-- SET TASK --
Copy out every line exactly as given.

-- INPUT RECORDS --
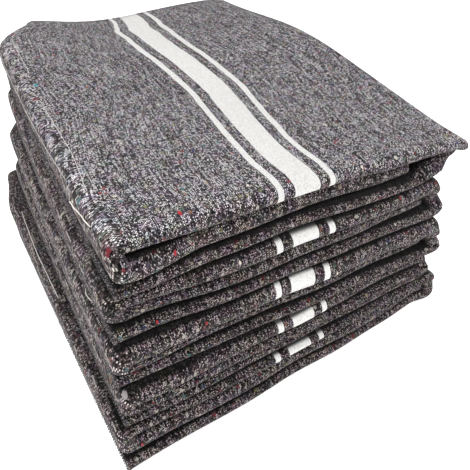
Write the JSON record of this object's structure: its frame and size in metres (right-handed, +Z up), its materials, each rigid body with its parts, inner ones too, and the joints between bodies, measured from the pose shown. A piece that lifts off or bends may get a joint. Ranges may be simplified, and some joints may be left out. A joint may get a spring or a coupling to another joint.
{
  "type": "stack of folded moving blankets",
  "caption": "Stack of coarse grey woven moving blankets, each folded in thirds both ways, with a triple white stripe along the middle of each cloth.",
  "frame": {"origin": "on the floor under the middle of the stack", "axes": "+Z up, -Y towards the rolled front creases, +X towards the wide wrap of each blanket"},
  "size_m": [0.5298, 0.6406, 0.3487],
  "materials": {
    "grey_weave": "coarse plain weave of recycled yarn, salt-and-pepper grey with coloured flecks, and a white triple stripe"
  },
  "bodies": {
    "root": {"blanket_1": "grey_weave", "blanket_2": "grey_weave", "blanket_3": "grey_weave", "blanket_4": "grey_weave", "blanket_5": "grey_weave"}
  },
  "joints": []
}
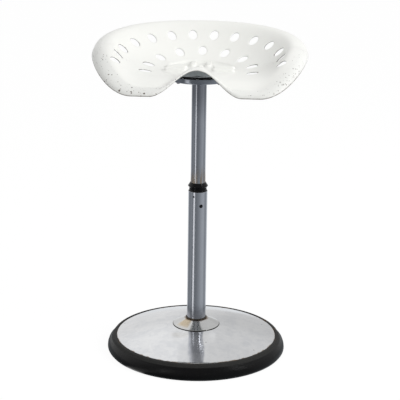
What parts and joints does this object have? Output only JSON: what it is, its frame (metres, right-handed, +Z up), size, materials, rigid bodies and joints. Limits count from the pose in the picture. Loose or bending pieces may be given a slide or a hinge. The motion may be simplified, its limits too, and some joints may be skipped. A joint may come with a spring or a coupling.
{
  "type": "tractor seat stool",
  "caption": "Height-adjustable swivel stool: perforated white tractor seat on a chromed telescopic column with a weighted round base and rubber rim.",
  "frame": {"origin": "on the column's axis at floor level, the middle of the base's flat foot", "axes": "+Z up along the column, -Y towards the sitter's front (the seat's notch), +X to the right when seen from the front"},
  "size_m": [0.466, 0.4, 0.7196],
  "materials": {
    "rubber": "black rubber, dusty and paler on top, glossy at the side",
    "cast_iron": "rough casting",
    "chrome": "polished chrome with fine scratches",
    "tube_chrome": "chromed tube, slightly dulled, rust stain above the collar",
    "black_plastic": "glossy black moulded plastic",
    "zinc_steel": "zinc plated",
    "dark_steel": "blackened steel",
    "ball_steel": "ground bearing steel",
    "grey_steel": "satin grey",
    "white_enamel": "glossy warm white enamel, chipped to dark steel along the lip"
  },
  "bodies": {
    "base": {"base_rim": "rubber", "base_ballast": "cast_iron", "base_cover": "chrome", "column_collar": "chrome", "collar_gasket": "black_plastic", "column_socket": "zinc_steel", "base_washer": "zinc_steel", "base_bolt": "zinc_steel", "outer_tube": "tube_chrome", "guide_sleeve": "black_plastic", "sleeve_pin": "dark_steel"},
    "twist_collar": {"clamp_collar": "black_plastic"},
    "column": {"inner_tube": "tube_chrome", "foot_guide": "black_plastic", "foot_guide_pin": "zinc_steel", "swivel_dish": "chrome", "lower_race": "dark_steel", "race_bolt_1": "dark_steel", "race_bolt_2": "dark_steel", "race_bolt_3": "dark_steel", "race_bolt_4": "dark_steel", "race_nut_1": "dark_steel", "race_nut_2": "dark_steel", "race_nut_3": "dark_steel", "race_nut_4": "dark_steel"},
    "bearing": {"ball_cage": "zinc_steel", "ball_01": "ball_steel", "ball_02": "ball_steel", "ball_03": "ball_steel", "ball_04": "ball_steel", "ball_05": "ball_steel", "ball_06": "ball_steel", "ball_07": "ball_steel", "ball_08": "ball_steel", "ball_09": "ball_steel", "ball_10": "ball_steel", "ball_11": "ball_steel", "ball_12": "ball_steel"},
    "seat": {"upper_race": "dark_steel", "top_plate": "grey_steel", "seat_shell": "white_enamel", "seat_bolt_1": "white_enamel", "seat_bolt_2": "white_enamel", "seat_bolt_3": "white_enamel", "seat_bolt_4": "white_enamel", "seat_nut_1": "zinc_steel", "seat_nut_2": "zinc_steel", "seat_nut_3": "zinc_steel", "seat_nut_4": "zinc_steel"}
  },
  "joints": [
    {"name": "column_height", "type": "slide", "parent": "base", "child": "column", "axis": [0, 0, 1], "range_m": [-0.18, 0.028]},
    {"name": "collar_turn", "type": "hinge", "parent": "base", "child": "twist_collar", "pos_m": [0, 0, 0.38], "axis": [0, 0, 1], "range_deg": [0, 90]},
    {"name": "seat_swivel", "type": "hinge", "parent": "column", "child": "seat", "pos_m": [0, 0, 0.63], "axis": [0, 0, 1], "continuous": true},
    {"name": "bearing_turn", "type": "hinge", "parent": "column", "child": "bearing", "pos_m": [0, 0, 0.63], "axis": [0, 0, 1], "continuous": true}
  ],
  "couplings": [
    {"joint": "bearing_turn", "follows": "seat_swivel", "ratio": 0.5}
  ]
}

-- EXERCISE SOLUTION --
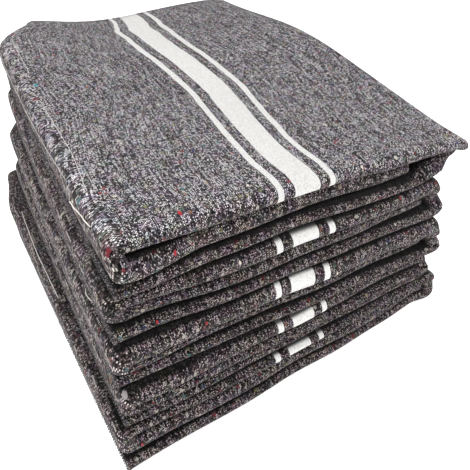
Write the JSON record of this object's structure: its frame and size in metres (right-handed, +Z up), its materials, each rigid body with its parts, inner ones too, and the joints between bodies, measured from the pose shown. A piece that lifts off or bends may get a joint. Ranges may be simplified, and some joints may be left out. A joint may get a spring or a coupling to another joint.
{
  "type": "stack of folded moving blankets",
  "caption": "Stack of coarse grey woven moving blankets, each folded in thirds both ways, with a triple white stripe along the middle of each cloth.",
  "frame": {"origin": "on the floor under the middle of the stack", "axes": "+Z up, -Y towards the rolled front creases, +X towards the wide wrap of each blanket"},
  "size_m": [0.5298, 0.6406, 0.3487],
  "materials": {
    "grey_weave": "coarse plain weave of recycled yarn, salt-and-pepper grey with coloured flecks, and a white triple stripe"
  },
  "bodies": {
    "root": {"blanket_1": "grey_weave", "blanket_2": "grey_weave", "blanket_3": "grey_weave", "blanket_4": "grey_weave", "blanket_5": "grey_weave"}
  },
  "joints": []
}
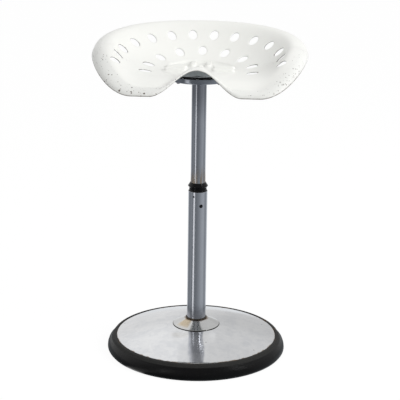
What parts and joints does this object have? Output only JSON: what it is, its frame (metres, right-handed, +Z up), size, materials, rigid bodies and joints. Limits count from the pose in the picture. Loose or bending pieces may be given a slide or a hinge. The motion may be simplified, its limits too, and some joints may be skipped. A joint may come with a spring or a coupling.
{
  "type": "tractor seat stool",
  "caption": "Height-adjustable swivel stool: perforated white tractor seat on a chromed telescopic column with a weighted round base and rubber rim.",
  "frame": {"origin": "on the column's axis at floor level, the middle of the base's flat foot", "axes": "+Z up along the column, -Y towards the sitter's front (the seat's notch), +X to the right when seen from the front"},
  "size_m": [0.466, 0.4, 0.7196],
  "materials": {
    "rubber": "black rubber, dusty and paler on top, glossy at the side",
    "cast_iron": "rough casting",
    "chrome": "polished chrome with fine scratches",
    "tube_chrome": "chromed tube, slightly dulled, rust stain above the collar",
    "black_plastic": "glossy black moulded plastic",
    "zinc_steel": "zinc plated",
    "dark_steel": "blackened steel",
    "ball_steel": "ground bearing steel",
    "grey_steel": "satin grey",
    "white_enamel": "glossy warm white enamel, chipped to dark steel along the lip"
  },
  "bodies": {
    "base": {"base_rim": "rubber", "base_ballast": "cast_iron", "base_cover": "chrome", "column_collar": "chrome", "collar_gasket": "black_plastic", "column_socket": "zinc_steel", "base_washer": "zinc_steel", "base_bolt": "zinc_steel", "outer_tube": "tube_chrome", "guide_sleeve": "black_plastic", "sleeve_pin": "dark_steel"},
    "twist_collar": {"clamp_collar": "black_plastic"},
    "column": {"inner_tube": "tube_chrome", "foot_guide": "black_plastic", "foot_guide_pin": "zinc_steel", "swivel_dish": "chrome", "lower_race": "dark_steel", "race_bolt_1": "dark_steel", "race_bolt_2": "dark_steel", "race_bolt_3": "dark_steel", "race_bolt_4": "dark_steel", "race_nut_1": "dark_steel", "race_nut_2": "dark_steel", "race_nut_3": "dark_steel", "race_nut_4": "dark_steel"},
    "bearing": {"ball_cage": "zinc_steel", "ball_01": "ball_steel", "ball_02": "ball_steel", "ball_03": "ball_steel", "ball_04": "ball_steel", "ball_05": "ball_steel", "ball_06": "ball_steel", "ball_07": "ball_steel", "ball_08": "ball_steel", "ball_09": "ball_steel", "ball_10": "ball_steel", "ball_11": "ball_steel", "ball_12": "ball_steel"},
    "seat": {"upper_race": "dark_steel", "top_plate": "grey_steel", "seat_shell": "white_enamel", "seat_bolt_1": "white_enamel", "seat_bolt_2": "white_enamel", "seat_bolt_3": "white_enamel", "seat_bolt_4": "white_enamel", "seat_nut_1": "zinc_steel", "seat_nut_2": "zinc_steel", "seat_nut_3": "zinc_steel", "seat_nut_4": "zinc_steel"}
  },
  "joints": [
    {"name": "column_height", "type": "slide", "parent": "base", "child": "column", "axis": [0, 0, 1], "range_m": [-0.18, 0.028]},
    {"name": "collar_turn", "type": "hinge", "parent": "base", "child": "twist_collar", "pos_m": [0, 0, 0.38], "axis": [0, 0, 1], "range_deg": [0, 90]},
    {"name": "seat_swivel", "type": "hinge", "parent": "column", "child": "seat", "pos_m": [0, 0, 0.63], "axis": [0, 0, 1], "continuous": true},
    {"name": "bearing_turn", "type": "hinge", "parent": "column", "child": "bearing", "pos_m": [0, 0, 0.63], "axis": [0, 0, 1], "continuous": true}
  ],
  "couplings": [
    {"joint": "bearing_turn", "follows": "seat_swivel", "ratio": 0.5}
  ]
}